The 1979–80 Georgetown Hoyas men's basketball team represented Georgetown University in the 1978–79 NCAA Division I college basketball season. John Thompson, Jr., coached them in his eighth season as head coach. It was the Hoyas' first season as members of the original Big East Conference, which began play this season; prior to this year, Georgetown had been an independent during the 38 seasons it had fielded a team since the dissolution of the Eastern Intercollegiate Conference at the end of the 1938–39 season. Georgetown would remain a member of the original Big East for 34 seasons, through the end of the 2012–13 season. The team's penchant for playing tight games decided in the last seconds led to it being nicknamed the Heart Attack Hoyas.

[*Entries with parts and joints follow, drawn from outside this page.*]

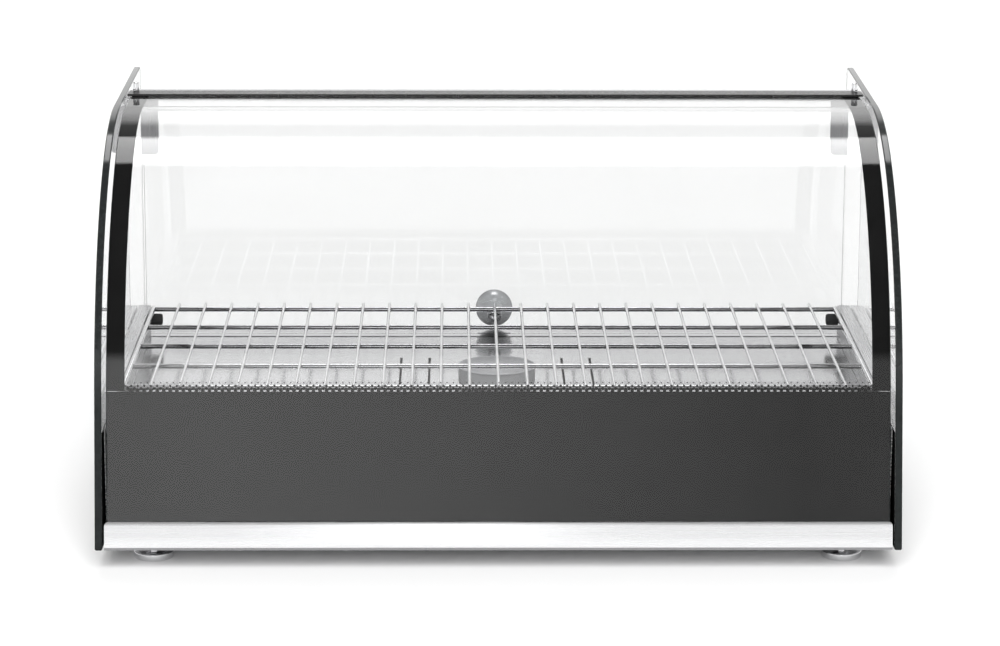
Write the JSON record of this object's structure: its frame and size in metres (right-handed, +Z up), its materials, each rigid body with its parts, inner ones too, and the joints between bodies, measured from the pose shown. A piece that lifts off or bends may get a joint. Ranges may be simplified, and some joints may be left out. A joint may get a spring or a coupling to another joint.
{
  "type": "countertop heated food display",
  "caption": "Countertop heated food display: curved front glass and glass ends over a stainless base, a wire rack inside and a top-hinged rear door with a ball knob.",
  "frame": {"origin": "middle of the footprint, on the surface that the feet stand on", "axes": "+X to the right across the front, +Y from the front towards the rear door, +Z up"},
  "size_m": [0.5586, 0.365, 0.2998],
  "materials": {
    "clear_glass": "clear toughened glass, with black printed borders on the front and the sides",
    "stainless": "brushed stainless sheet, grain along its length",
    "rack_wire": "bright plated wire",
    "chrome": "polished",
    "black_plastic": "fine grained, moulded",
    "black_paint": "matt black paint on steel",
    "black_rubber": "matt",
    "lamp_lens": "clear red",
    "pale_plastic": "pale moulded, matt",
    "scale_plate": "satin, printed ticks",
    "element_sheath": "dull, heat darkened"
  },
  "bodies": {
    "case": {"base_pan": "stainless", "cable_gland": "black_plastic", "clamp_bar": "black_paint", "door_stop_left": "stainless", "door_stop_right": "stainless", "element_support_front": "pale_plastic", "element_support_rear": "pale_plastic", "floor_plate": "stainless", "front_glass": "clear_glass", "front_trim": "stainless", "front_wall": "stainless", "gland_nut": "black_plastic", "glass_pad_left": "black_rubber", "glass_pad_right": "black_rubber", "heat_shield": "stainless", "heating_element": "element_sheath", "hinge_bush_left": "black_plastic", "hinge_bush_right": "black_plastic", "lamp_bezel": "chrome", "pilot_lamp": "lamp_lens", "rack_peg_left_front": "black_rubber", "rack_peg_left_rear": "black_rubber", "rack_peg_right_front": "black_rubber", "rack_peg_right_rear": "black_rubber", "rear_panel": "stainless", "rear_screw_1": "chrome", "rear_screw_2": "chrome", "rear_screw_3": "chrome", "rear_screw_4": "chrome", "sensor_bulb": "element_sheath", "side_bolt_left_front": "chrome", "side_bolt_left_rear": "chrome", "side_bolt_right_front": "chrome", "side_bolt_right_rear": "chrome", "side_liner_left": "stainless", "side_liner_right": "stainless", "side_panel_left": "clear_glass", "side_panel_right": "clear_glass", "switch_housing": "black_plastic", "terminal_block": "pale_plastic", "thermostat_body": "pale_plastic", "thermostat_scale": "scale_plate", "top_bar": "stainless", "top_screw_left": "chrome", "top_screw_right": "chrome", "water_cup": "stainless"},
    "door": {"door_glass": "clear_glass", "door_clip_left": "stainless", "door_clip_right": "stainless", "hinge_pin_left": "chrome", "hinge_pin_right": "chrome", "knob_screw": "chrome", "door_knob": "chrome"},
    "rack": {"wire_rack": "rack_wire"},
    "thermostat_knob": {"thermostat_knob": "black_plastic"},
    "switch_rocker": {"switch_rocker": "black_plastic"},
    "foot_front_left": {"foot_front_left": "chrome"},
    "foot_front_right": {"foot_front_right": "chrome"},
    "foot_rear_left": {"foot_rear_left": "chrome"},
    "foot_rear_right": {"foot_rear_right": "chrome"}
  },
  "joints": [
    {"name": "door_swing", "type": "hinge", "parent": "case", "child": "door", "pos_m": [0, 0.1225, 0.281], "axis": [1, 0, 0], "range_deg": [0, 95]},
    {"name": "rack_lift", "type": "slide", "parent": "case", "child": "rack", "axis": [0, 0, 1], "range_m": [0, 0.03]},
    {"name": "thermostat_turn", "type": "hinge", "parent": "case", "child": "thermostat_knob", "pos_m": [0.15, 0.1535, 0.058], "axis": [0, 1, 0], "range_deg": [0, 270]},
    {"name": "switch_tip", "type": "hinge", "parent": "case", "child": "switch_rocker", "pos_m": [0.075, 0.1523, 0.058], "axis": [1, 0, 0], "range_deg": [-16, 0]},
    {"name": "foot_front_left_turn", "type": "hinge", "parent": "case", "child": "foot_front_left", "pos_m": [-0.24, -0.1415, 0], "axis": [0, 0, 1], "continuous": true},
    {"name": "foot_front_right_turn", "type": "hinge", "parent": "case", "child": "foot_front_right", "pos_m": [0.24, -0.1415, 0], "axis": [0, 0, 1], "continuous": true},
    {"name": "foot_rear_left_turn", "type": "hinge", "parent": "case", "child": "foot_rear_left", "pos_m": [-0.24, 0.1225, 0], "axis": [0, 0, 1], "continuous": true},
    {"name": "foot_rear_right_turn", "type": "hinge", "parent": "case", "child": "foot_rear_right", "pos_m": [0.24, 0.1225, 0], "axis": [0, 0, 1], "continuous": true}
  ]
}
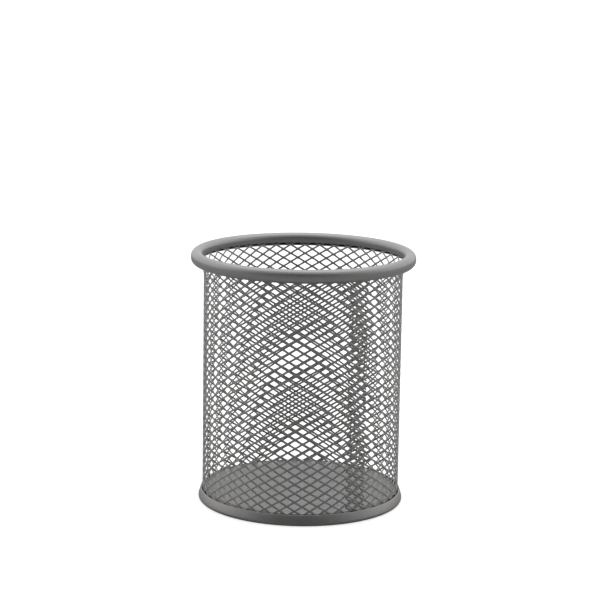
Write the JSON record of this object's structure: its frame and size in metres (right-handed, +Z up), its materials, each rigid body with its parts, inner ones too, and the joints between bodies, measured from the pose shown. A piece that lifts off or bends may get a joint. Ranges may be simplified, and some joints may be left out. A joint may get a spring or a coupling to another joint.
{
  "type": "pen holder cup",
  "caption": "Round open-top pen cup with a flared diamond mesh wall, a rolled tube rim and a pressed sheet base with a folded skirt.",
  "frame": {"origin": "centre of the foot, on the table that the cup stands on", "axes": "+Z up along the cup's axis; -Y towards the side with the welded seam, which lies 36 degrees from -Y towards +X"},
  "size_m": [0.0904, 0.0904, 0.1026],
  "materials": {
    "rim_coat": "matte powder coat",
    "mesh_coat": "matte powder coat",
    "base_coat": "matte powder coat"
  },
  "bodies": {
    "root": {"rim_ring": "rim_coat", "mesh_wall": "mesh_coat", "base_plate": "base_coat"}
  },
  "joints": []
}
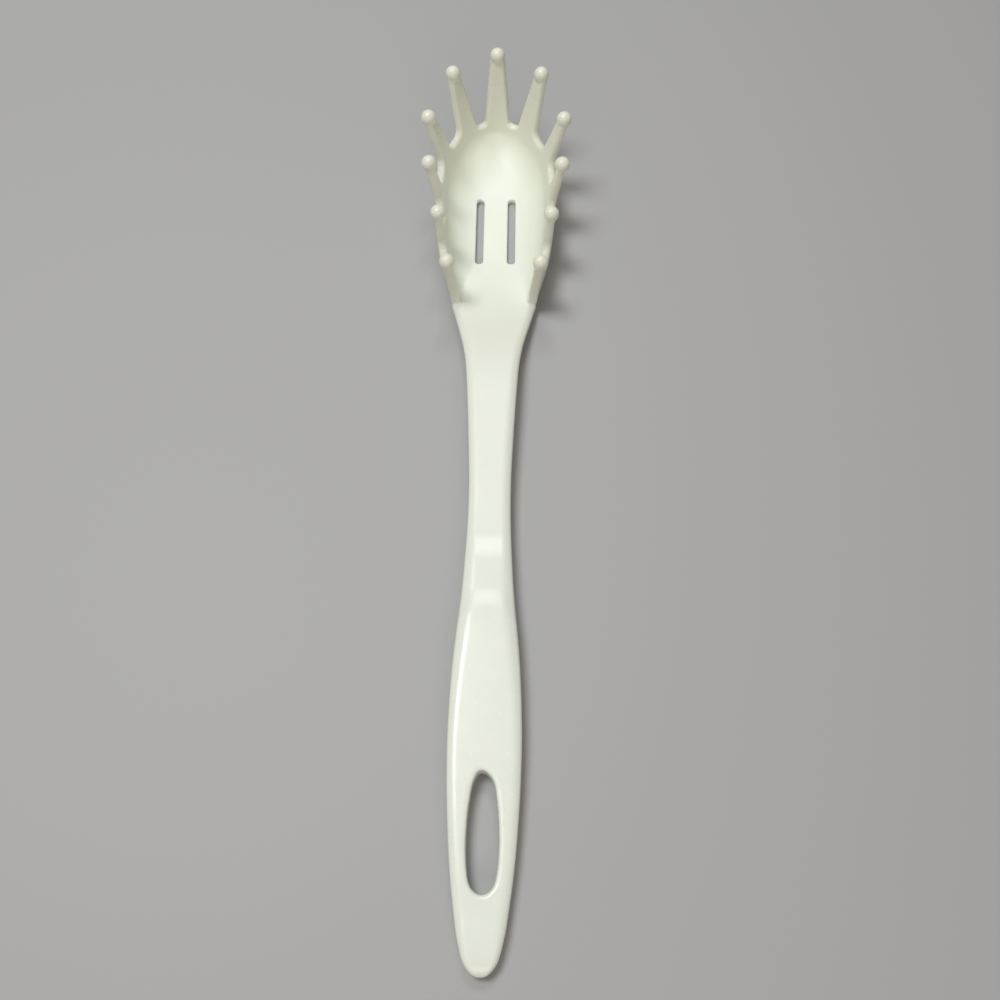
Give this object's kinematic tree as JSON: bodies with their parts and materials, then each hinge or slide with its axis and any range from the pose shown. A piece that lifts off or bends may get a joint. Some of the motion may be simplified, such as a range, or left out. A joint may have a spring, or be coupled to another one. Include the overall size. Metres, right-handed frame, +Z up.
{
  "type": "pasta server",
  "caption": "One-piece moulded pasta server: a long slotted oval bowl ringed by ball-tipped tines, on a slim necked handle with an oval hanging hole.",
  "frame": {"origin": "on the flat under the bowl that it rests on when it lies on its back, between the drain slots", "axes": "+Y runs from the handle to the head, +X is to the right seen from above with the head away, +Z is up out of the bowl"},
  "size_m": [0.0544, 0.3099, 0.0427],
  "materials": {
    "plastic": "semi-gloss ivory moulded plastic"
  },
  "bodies": {
    "root": {"grip": "plastic", "neck": "plastic", "bowl": "plastic", "tine_front": "plastic", "tine_left_1": "plastic", "tine_left_2": "plastic", "tine_left_3": "plastic", "tine_left_4": "plastic", "tine_left_5": "plastic", "tine_right_1": "plastic", "tine_right_2": "plastic", "tine_right_3": "plastic", "tine_right_4": "plastic", "tine_right_5": "plastic"}
  },
  "joints": []
}
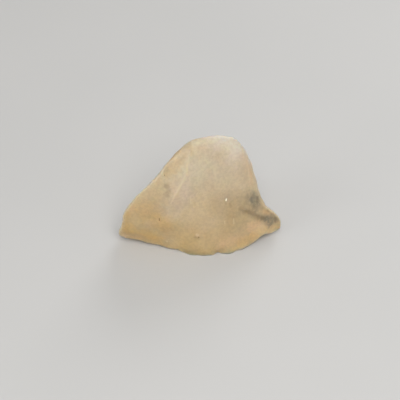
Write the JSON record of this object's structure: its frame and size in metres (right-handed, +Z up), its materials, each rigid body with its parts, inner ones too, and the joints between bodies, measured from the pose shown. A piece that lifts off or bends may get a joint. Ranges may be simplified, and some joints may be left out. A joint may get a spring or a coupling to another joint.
{
  "type": "tektite",
  "caption": "Wind-smoothed fragment of pale yellow, milky translucent impact glass, a leaning tooth shape with a pointed tip and a low toe, that stands on a small flat spot.",
  "frame": {"origin": "centre of the bounding box, at the height of the flat spot that the stone rests on", "axes": "+X along the length, from the pointed tip to the rounded toe; +Y from the steep broad front face to the back; +Z up, from the flat spot to the crest"},
  "size_m": [0.0304, 0.0164, 0.0216],
  "materials": {
    "impact_glass": "silky wind-polished frosting over milky, pale straw-yellow see-through silica glass with smoky wisps and small white grains sealed inside"
  },
  "bodies": {
    "root": {"tektite": "impact_glass"}
  },
  "joints": []
}
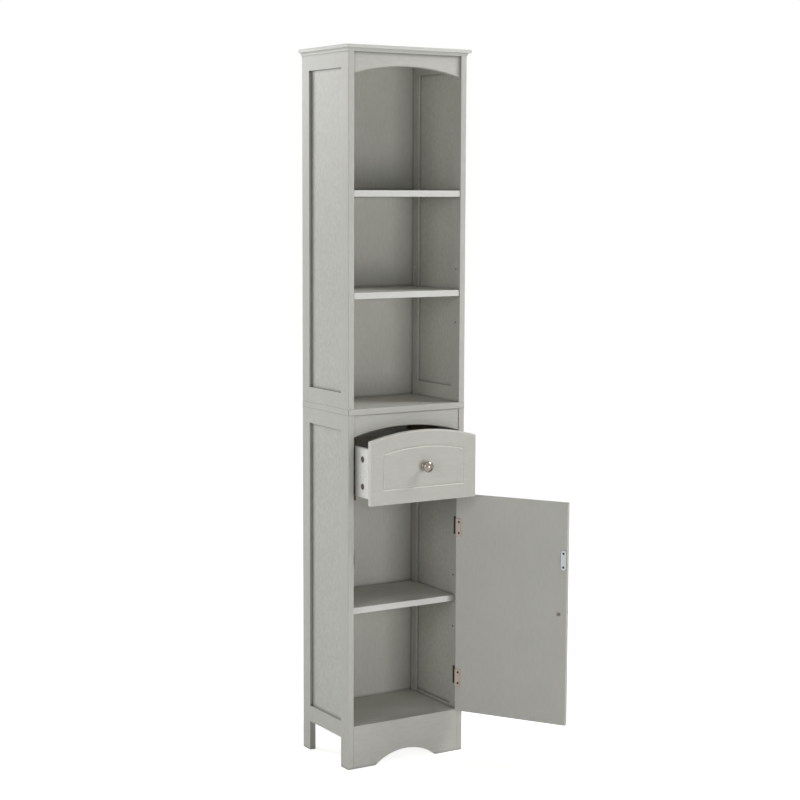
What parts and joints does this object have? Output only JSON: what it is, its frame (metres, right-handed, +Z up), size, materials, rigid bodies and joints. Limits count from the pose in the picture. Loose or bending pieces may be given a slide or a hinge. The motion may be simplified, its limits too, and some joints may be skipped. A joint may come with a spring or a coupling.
{
  "type": "tall bathroom cabinet",
  "caption": "Tall narrow painted cabinet: open shelved rack above, an arched drawer and a hinged door with an adjustable shelf below, and an arched apron between its legs.",
  "frame": {"origin": "On the floor, in the middle of the body's rectangular footprint.", "axes": "+X to the cabinet's right as its user faces it, +Y to its back, +Z up."},
  "size_m": [0.479, 0.4788, 1.7],
  "materials": {
    "painted_upright": "painted board, eggshell, faint upright grain",
    "painted_lengthwise": "painted board, eggshell, faint grain along its length",
    "painted_crosswise": "painted board, eggshell, faint grain front to back",
    "painted_back": "painted thin board, eggshell",
    "painted_panel": "painted thin board, eggshell",
    "painted_drawer": "painted board with a routed groove, eggshell",
    "painted_door": "painted board with a routed groove, eggshell",
    "drawer_white": "board with an off-white foil face, eggshell",
    "bare_beech": "bare beech dowel",
    "bare_board": "bare softwood",
    "zinc_plate": "zinc-plated steel",
    "zinc_cast": "die-cast zinc, matte",
    "nickel_pin": "nickel-plated steel",
    "hinge_nickel": "warm nickel-plated steel, satin",
    "satin_nickel": "satin nickel",
    "bright_plate": "bright zinc-plated steel",
    "catch_plastic": "off-white moulded plastic",
    "magnet_dark": "dark sintered magnet"
  },
  "bodies": {
    "cabinet": {"bottom_board": "painted_lengthwise", "cam_bolts": "zinc_plate", "cam_locks": "zinc_cast", "catch_case": "catch_plastic", "catch_magnet": "magnet_dark", "drawer_kickers": "bare_board", "drawer_runners": "bare_board", "fixed_shelf": "painted_lengthwise", "frame_dowels": "bare_beech", "frame_screws": "zinc_plate", "front_apron": "painted_lengthwise", "hinge_frame_leaves": "hinge_nickel", "hinge_pins": "hinge_nickel", "lower_adjustable_shelf": "painted_lengthwise", "lower_back_panel": "painted_back", "lower_left_back_stile": "painted_upright", "lower_left_bottom_rail": "painted_crosswise", "lower_left_front_stile": "painted_upright", "lower_left_side_panel": "painted_panel", "lower_left_top_rail": "painted_crosswise", "lower_right_back_stile": "painted_upright", "lower_right_bottom_rail": "painted_crosswise", "lower_right_front_stile": "painted_upright", "lower_right_side_panel": "painted_panel", "lower_right_top_rail": "painted_crosswise", "lower_valance": "painted_lengthwise", "mid_board": "painted_lengthwise", "mid_board_screws": "zinc_plate", "shelf_pins": "nickel_pin", "top_board": "painted_lengthwise", "upper_adjustable_shelf": "painted_lengthwise", "upper_back_panel": "painted_back", "upper_left_back_stile": "painted_upright", "upper_left_bottom_rail": "painted_crosswise", "upper_left_front_stile": "painted_upright", "upper_left_side_panel": "painted_panel", "upper_left_top_rail": "painted_crosswise", "upper_right_back_stile": "painted_upright", "upper_right_bottom_rail": "painted_crosswise", "upper_right_front_stile": "painted_upright", "upper_right_side_panel": "painted_panel", "upper_right_top_rail": "painted_crosswise", "upper_valance": "painted_lengthwise", "wall_bracket": "zinc_plate"},
    "drawer": {"drawer_back": "drawer_white", "drawer_back_screws": "zinc_plate", "drawer_bottom": "drawer_white", "drawer_cam_bolts": "zinc_plate", "drawer_cam_locks": "zinc_cast", "drawer_front": "painted_drawer", "drawer_knob": "satin_nickel", "drawer_knob_screw": "zinc_plate", "drawer_left_side": "drawer_white", "drawer_right_side": "drawer_white"},
    "door": {"door_knob": "satin_nickel", "door_knob_screw": "zinc_plate", "door_panel": "painted_door", "door_screws": "zinc_plate", "hinge_door_leaves": "hinge_nickel", "strike_plate": "bright_plate"}
  },
  "joints": [
    {"name": "drawer_slide", "type": "slide", "parent": "cabinet", "child": "drawer", "axis": [0, -1, 0], "range_m": [-0.078, 0.062]},
    {"name": "door_hinge", "type": "hinge", "parent": "cabinet", "child": "door", "pos_m": [0.14475, -0.1142, 0.3745], "axis": [0, 0, 1], "range_deg": [-122, 53]}
  ]
}
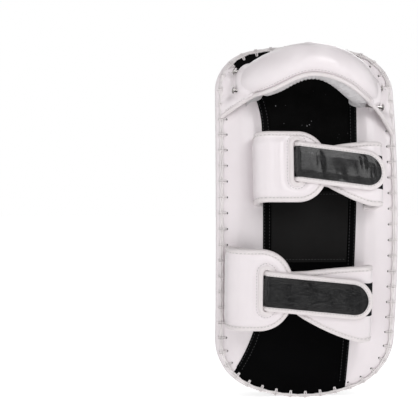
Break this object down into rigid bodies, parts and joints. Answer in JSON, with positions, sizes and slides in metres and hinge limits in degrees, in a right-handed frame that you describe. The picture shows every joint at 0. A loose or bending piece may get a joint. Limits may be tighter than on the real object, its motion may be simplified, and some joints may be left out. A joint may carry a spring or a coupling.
{
  "type": "thai pad",
  "caption": "Curved, padded forearm pad for kick and punch training, with laced edges, two hook-and-loop forearm straps and an arched hand guard.",
  "frame": {"origin": "middle of the back surface, halfway along and across the pad, where the forearm lies", "axes": "+Z along the pad towards the hand guard, -Y out of the back towards the forearm and straps, +Y out of the strike face, +X across the pad towards the side the strap tongues point to"},
  "size_m": [0.1934, 0.1637, 0.3886],
  "materials": {
    "white_leather": "smooth glossy",
    "binding_leather": "smooth semi-gloss",
    "black_leather": "smooth glossy",
    "patch_leather": "smooth satin",
    "suede": "matte suede",
    "black_lining": "matte woven",
    "pleated_lining": "satin, pleated",
    "foam": "matte closed-cell foam",
    "webbing": "woven",
    "lace": "waxed braided cord",
    "nickel": "polished nickel",
    "hook_and_loop": "fuzzy loop pile"
  },
  "bodies": {
    "pad": {"strike_face_cover": "white_leather", "strike_foam": "foam", "core_foam": "foam", "back_foam": "foam", "side_gusset": "black_leather", "face_piping": "black_leather", "seam_edge_band": "white_leather", "back_panel_left": "white_leather", "back_panel_right": "white_leather", "centre_panel_upper": "suede", "centre_panel_lower": "black_leather", "centre_patch": "patch_leather", "panel_edge_strip_left": "patch_leather", "panel_edge_strip_right": "patch_leather", "edge_lacing": "lace", "lacing_stitches": "lace", "guard_roll_cover": "white_leather", "guard_roll_foam": "foam", "guard_webbing": "webbing", "guard_lining": "pleated_lining", "guard_binding": "binding_leather", "guard_flap_left": "white_leather", "guard_flap_right": "white_leather", "guard_rivets": "nickel", "rivet_washers": "nickel", "upper_left_cuff": "white_leather", "upper_left_cuff_lining": "black_lining", "upper_left_cuff_binding": "binding_leather", "upper_slot_frame": "white_leather", "upper_right_cuff": "white_leather", "upper_right_cuff_lining": "black_lining", "upper_right_cuff_binding": "binding_leather", "upper_loop_patch": "hook_and_loop", "lower_left_cuff": "white_leather", "lower_left_cuff_lining": "black_lining", "lower_left_cuff_binding": "binding_leather", "lower_slot_frame": "white_leather", "lower_right_cuff": "white_leather", "lower_right_cuff_lining": "black_lining", "lower_right_cuff_binding": "binding_leather", "lower_loop_patch": "hook_and_loop"},
    "upper_tongue_flap": {"upper_tongue": "black_leather", "upper_tongue_binding": "binding_leather", "upper_hook_patch": "hook_and_loop"},
    "lower_tongue_flap": {"lower_tongue": "black_leather", "lower_tongue_binding": "binding_leather", "lower_hook_patch": "hook_and_loop"}
  },
  "joints": [
    {"name": "upper_tongue_peel", "type": "hinge", "parent": "pad", "child": "upper_tongue_flap", "pos_m": [-0.019, -0.04289, 0.05854], "axis": [0, -0.0992, -0.9951], "range_deg": [0, 150]},
    {"name": "lower_tongue_peel", "type": "hinge", "parent": "pad", "child": "lower_tongue_flap", "pos_m": [-0.051, -0.04151, -0.07101], "axis": [0, 0.1204, -0.9927], "range_deg": [0, 150]}
  ]
}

Georgetown played its home games at McDonough Gymnasium on the Georgetown campus in Washington, D.C., and finished the season with a record of 26–6 overall, 5–1 in Big East Conference play. A regular season Big East co-champion, Georgetown also won the Big East tournament championship. In the 1980 NCAA tournament, the Hoyas advanced to the East Region final before losing to Iowa.

==Season recap==

Senior forward Craig "Big Sky" Shelton had a very strong season. During non-conference games, he shot 10-for-10 from the field against No. 1 Indiana, scored 22 points and shot 10-for-10 from the free-throw line against Houston, had 22 points against Northeastern, scored 20 points and had 10 rebounds against Boston College in the ECAC Holiday Festival, and scored 23 against United States International, 21 against Detroit, and 22 against Holy Cross. At one point he scored on 21 consecutive shots from the field over the course of four games. When Big East Conference play began against Providence, he put in an 18-point performance, and he scored in double figures in every conference game.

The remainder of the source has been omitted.